*What needs to be done*.
Within the listing below, locate all lines containing the word "that". Copy each one.

*Material supplied*.
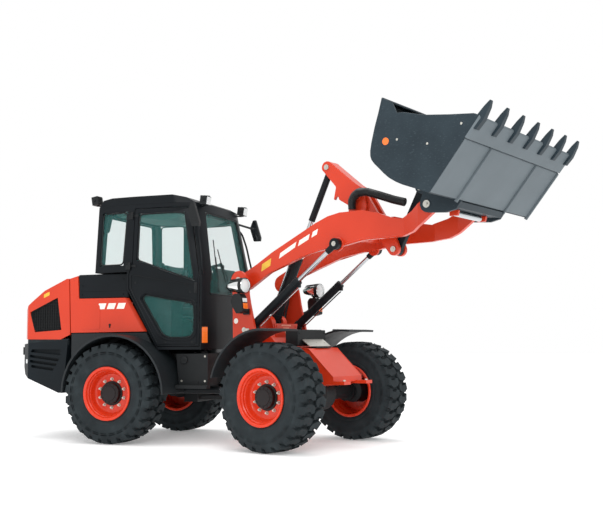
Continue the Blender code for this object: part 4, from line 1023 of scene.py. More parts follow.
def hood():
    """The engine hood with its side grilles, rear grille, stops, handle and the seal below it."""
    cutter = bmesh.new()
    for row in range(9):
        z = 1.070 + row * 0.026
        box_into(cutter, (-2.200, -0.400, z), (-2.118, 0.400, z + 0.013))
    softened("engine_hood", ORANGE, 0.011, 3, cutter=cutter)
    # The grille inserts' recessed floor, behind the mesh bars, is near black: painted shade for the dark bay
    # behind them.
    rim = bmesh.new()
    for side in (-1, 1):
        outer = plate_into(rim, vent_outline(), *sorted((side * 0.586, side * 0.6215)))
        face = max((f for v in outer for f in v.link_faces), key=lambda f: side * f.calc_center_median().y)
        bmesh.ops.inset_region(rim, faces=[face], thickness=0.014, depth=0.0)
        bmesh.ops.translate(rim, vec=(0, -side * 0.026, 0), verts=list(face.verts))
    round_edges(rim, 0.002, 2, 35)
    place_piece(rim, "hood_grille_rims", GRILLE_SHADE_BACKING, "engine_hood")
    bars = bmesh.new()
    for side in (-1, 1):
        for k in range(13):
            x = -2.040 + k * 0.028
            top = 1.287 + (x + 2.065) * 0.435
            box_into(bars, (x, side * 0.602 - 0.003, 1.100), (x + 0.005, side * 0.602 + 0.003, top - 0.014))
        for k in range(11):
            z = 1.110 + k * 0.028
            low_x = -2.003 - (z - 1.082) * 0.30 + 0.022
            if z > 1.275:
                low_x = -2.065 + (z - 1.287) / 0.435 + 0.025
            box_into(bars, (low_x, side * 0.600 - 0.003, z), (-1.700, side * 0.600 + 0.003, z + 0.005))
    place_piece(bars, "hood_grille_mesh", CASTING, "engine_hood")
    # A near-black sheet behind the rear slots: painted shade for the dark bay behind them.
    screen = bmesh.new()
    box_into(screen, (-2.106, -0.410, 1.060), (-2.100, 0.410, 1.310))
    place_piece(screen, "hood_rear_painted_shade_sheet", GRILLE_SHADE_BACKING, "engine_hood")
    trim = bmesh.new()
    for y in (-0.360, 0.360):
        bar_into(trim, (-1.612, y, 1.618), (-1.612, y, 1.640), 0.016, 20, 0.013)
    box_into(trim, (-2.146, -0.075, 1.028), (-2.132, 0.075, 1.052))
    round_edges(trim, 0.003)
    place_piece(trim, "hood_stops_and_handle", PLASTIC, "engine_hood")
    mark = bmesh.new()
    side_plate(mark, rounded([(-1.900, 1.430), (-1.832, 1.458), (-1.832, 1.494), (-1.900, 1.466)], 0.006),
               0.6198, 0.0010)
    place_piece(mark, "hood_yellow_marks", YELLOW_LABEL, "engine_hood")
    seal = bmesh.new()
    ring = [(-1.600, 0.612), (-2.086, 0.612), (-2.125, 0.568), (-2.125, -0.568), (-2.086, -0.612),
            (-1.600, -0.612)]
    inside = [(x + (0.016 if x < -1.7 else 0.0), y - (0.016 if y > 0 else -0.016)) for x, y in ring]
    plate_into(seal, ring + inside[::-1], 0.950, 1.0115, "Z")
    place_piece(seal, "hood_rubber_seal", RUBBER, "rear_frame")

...

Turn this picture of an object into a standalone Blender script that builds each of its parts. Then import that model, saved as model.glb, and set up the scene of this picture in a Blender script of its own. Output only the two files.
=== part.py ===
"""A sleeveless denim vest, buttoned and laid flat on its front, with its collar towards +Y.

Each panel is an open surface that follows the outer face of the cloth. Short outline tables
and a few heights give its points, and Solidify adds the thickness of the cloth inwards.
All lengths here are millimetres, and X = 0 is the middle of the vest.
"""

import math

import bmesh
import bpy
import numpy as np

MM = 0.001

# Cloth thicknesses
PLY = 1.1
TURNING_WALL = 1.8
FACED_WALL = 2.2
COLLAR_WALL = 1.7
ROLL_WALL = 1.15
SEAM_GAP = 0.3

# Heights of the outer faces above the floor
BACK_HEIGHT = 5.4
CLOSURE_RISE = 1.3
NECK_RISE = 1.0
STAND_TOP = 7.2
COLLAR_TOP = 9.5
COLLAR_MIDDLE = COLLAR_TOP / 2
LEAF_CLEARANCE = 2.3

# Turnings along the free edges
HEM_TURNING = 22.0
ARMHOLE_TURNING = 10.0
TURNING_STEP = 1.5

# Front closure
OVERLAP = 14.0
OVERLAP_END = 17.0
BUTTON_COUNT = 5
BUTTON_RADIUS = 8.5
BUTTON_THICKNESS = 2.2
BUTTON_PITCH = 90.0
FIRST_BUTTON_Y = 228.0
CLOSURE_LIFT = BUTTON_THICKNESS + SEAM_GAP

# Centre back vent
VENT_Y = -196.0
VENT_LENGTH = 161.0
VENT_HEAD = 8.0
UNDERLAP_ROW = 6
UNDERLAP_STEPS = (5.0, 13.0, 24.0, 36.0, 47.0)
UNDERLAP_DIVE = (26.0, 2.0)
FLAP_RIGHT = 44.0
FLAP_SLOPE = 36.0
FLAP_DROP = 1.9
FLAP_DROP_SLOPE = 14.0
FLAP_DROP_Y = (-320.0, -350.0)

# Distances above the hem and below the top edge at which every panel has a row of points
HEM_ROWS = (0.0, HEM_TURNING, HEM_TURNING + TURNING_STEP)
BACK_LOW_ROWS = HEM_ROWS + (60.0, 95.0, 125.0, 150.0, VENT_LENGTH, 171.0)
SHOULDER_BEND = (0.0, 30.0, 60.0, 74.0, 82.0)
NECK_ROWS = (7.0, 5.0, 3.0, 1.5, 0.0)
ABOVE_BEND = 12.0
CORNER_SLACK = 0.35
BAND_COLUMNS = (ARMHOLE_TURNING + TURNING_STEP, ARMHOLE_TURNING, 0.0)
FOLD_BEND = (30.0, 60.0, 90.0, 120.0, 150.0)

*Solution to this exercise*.
Turn this picture of an object into a standalone Blender script that builds each of its parts. Then import that model, saved as model.glb, and set up the scene of this picture in a Blender script of its own. Output only the two files.
Each panel is an open surface that follows the outer face of the cloth. Short outline tables